Written task:
Take every line where the string "frame" appears and copy it.
——
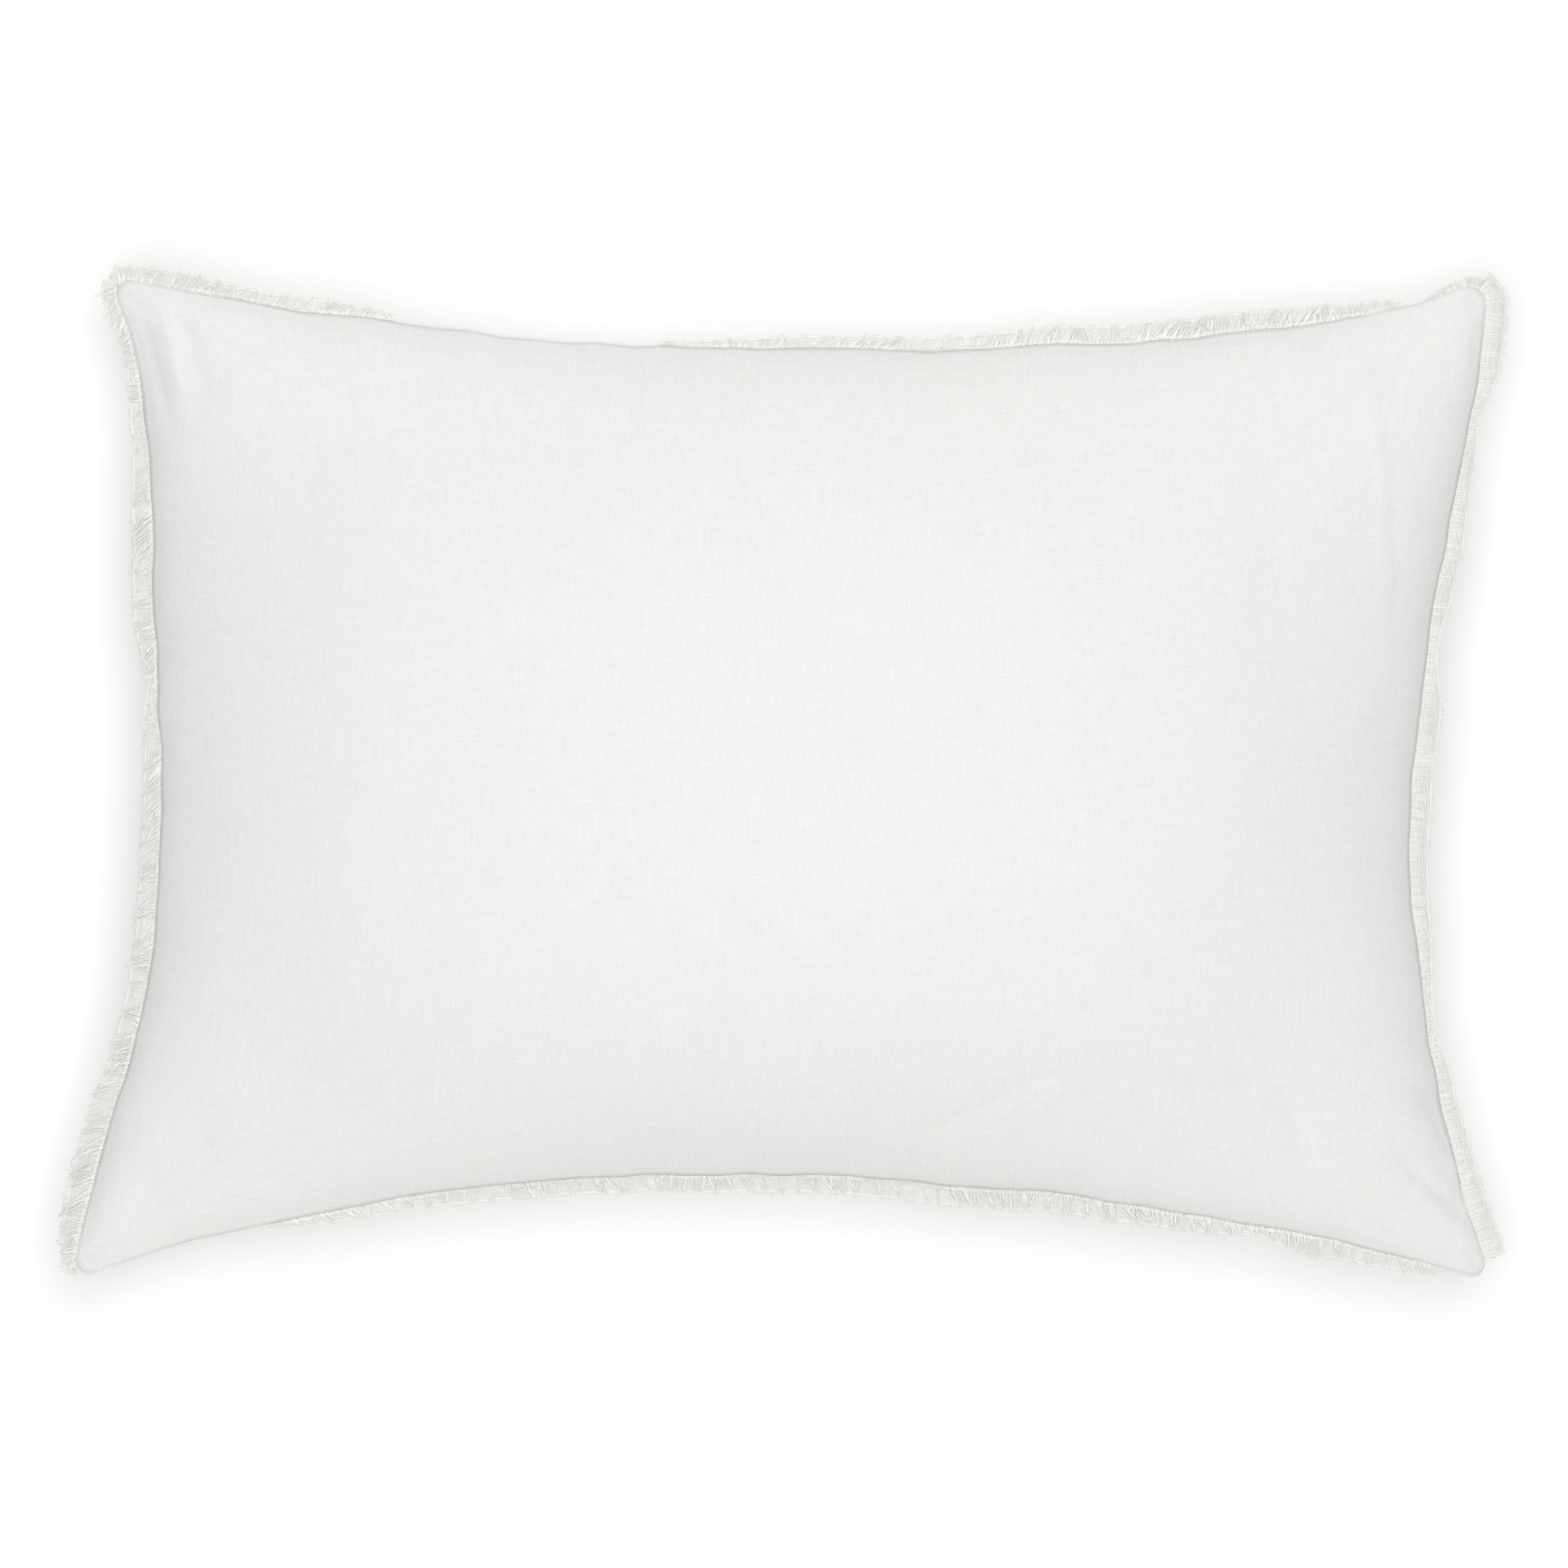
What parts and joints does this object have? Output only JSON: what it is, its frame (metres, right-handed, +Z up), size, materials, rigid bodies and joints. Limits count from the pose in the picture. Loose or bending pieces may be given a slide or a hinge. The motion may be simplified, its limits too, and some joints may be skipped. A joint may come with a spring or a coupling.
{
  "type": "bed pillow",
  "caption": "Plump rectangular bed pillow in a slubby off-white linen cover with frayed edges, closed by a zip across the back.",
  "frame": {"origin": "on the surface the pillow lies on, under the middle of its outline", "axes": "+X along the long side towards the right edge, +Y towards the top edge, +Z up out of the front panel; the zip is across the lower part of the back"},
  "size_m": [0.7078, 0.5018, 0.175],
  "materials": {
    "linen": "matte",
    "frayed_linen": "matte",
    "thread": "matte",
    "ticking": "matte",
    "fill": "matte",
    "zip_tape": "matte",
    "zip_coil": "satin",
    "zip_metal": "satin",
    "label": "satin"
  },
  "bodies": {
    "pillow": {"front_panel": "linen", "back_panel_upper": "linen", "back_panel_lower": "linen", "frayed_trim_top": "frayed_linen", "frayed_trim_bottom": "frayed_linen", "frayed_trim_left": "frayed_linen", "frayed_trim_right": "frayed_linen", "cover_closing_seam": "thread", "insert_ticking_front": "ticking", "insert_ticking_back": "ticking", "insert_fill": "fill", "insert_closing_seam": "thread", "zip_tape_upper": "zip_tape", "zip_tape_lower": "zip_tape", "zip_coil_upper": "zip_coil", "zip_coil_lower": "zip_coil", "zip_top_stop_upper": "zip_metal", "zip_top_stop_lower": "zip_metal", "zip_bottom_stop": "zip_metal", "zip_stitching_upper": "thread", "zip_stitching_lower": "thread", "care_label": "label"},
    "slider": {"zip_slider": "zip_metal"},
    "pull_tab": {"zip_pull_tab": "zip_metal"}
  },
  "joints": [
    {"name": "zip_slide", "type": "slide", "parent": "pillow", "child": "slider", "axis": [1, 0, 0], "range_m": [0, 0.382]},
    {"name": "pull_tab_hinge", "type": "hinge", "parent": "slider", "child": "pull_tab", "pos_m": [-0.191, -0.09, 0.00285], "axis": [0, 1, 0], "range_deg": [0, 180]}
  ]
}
——
Answer to the task:
What parts and joints does this object have? Output only JSON: what it is, its frame (metres, right-handed, +Z up), size, materials, rigid bodies and joints. Limits count from the pose in the picture. Loose or bending pieces may be given a slide or a hinge. The motion may be simplified, its limits too, and some joints may be skipped. A joint may come with a spring or a coupling.
  "frame": {"origin": "on the surface the pillow lies on, under the middle of its outline", "axes": "+X along the long side towards the right edge, +Y towards the top edge, +Z up out of the front panel; the zip is across the lower part of the back"},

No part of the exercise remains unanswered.